I don't think it makes it more insecure so much as harder to close the holes. Handset vendors and carriers, for a long time, have worked with devices that generally could not be exploited in such a fashion, and probably don't have any means of getting such fixes out to their users within an acceptable time frame.
Personally I think this is complete nonsense. Android runs on a lot of devices - soon to be added is the Toshiba AC100 netbook, so it will run on everything from entry level phones to small computers - which involves numerous changes in UI arising from optimisation and features. But the underlying architecture should make it possible to ensure that things are properly partitioned to give a robust security model, and Google isn't exactly short of brainpower. I suspect that just as we had the Microsoft trolls trying to minimise reports of Windows security issues, here we have Apple trolls trying to find narratives to attack Android.
And no, I don't use Android.
From scarped cliff or quarried stone she cries "A thousand types are gone, I care for nothing, no not one."
Windows is a high value target, which was once crippled by it's backwards compatability with DOS and low skilled userbase. Microsoft, whatever their flaws, have some properly clever people and serious vested interest in addressing this problem, and they've finally put out a release that is fairly secure out of the box and somewhat usable - while still providing fairly timely security patches for a 10 year old release. Which is why the most serious threats are now coming from widely deployed software from less responsible companies (Adobe).
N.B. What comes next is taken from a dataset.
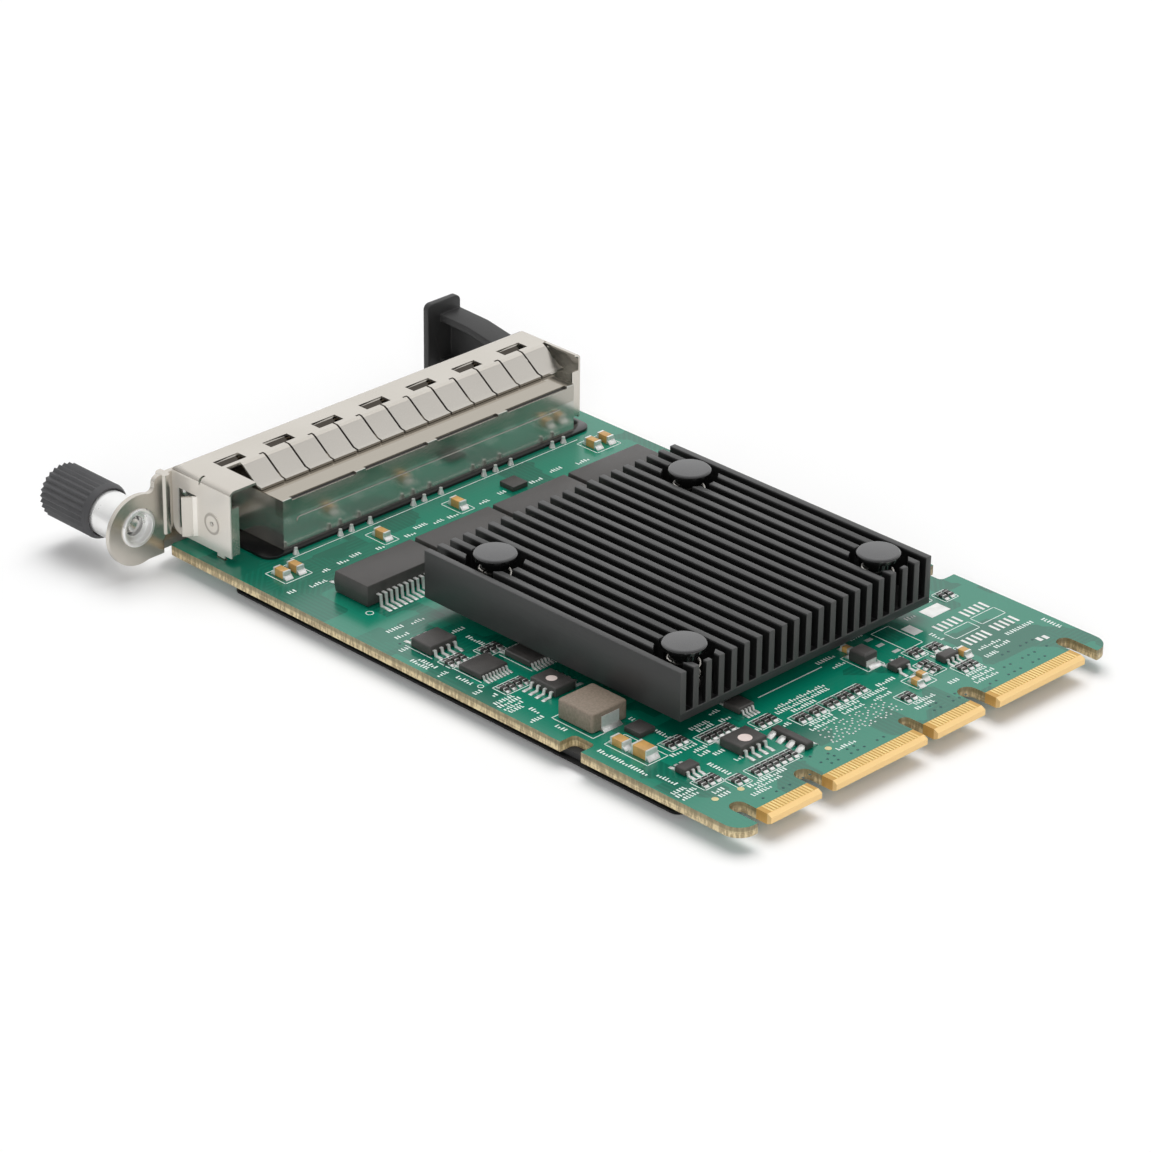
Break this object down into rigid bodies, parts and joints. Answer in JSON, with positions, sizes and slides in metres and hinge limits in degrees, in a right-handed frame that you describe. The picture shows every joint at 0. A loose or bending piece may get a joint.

Android is the exact opposite. Very few smartphone manufacturers care enough to issue regular updates for their phones, especially once you get outside of the US market. Even on the US market, most smartphones have had exactly one update: from 1.5/1.6 to 2.0/2.1 usually. No monthly security updates, and nothing at all for obsolete phones over 12 months old. You'd better hope that nobody else has the time to look at your phone that your carrier has forgotten about.
"Those who cast the votes decide nothing; those who count the votes decide everything." (attrib. Joseph Stalin)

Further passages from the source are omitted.